There are odd contrivances in Matthew Lopez' play, one of which is the setting of the story in a Jewish context.  The central idea is to establish parallels between Moses leading his people out of Egypt and the Union bringing about the freedom of slaves, but American slaves were from many diverse cultures and circumstances, their freedom achieved very differently.

The Passover Seder Simon presides over seems an odd stroke, but the fine cast powers through such unconvincing moments and just when we hope we can see some resolution, there are more secrets, more ruination, more disgrace that deeply mark this Richmond family. The single flash of joy is soon eclipsed by yet another revelation about the evil done by the family patriarch.

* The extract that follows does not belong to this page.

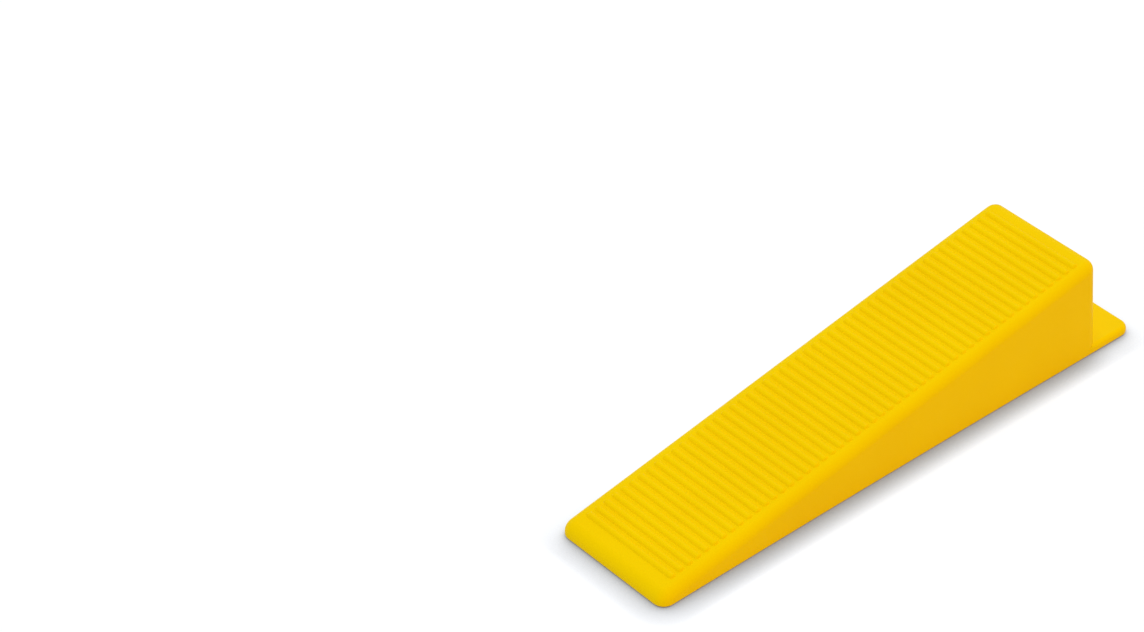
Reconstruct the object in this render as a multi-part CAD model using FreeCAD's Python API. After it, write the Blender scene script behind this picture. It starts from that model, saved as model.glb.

Jasson Minadakis' direction is stunning: the way he has John remembering the Whipping Man won't be easily forgotten. Kat Conley's setting of the destroyed Richmond mansion, with Ben Wilhelm and Will McCandless in charge of the dramatic lighting and sound, is disturbingly realistic.  The ravaged hall and broken staircase are gradually filled with things John steals (or "discovers,'' as Simon puts it) from nearby mansions, so that when Simon sings "Go Down, Moses'' at the Seder, they raise crystal glasses.

The Whipping Man is currently receiving a lot of attention in regional theaters. This compelling staging is a co-production with the Virginia Stage Company and runs in Mill Valley through April 21.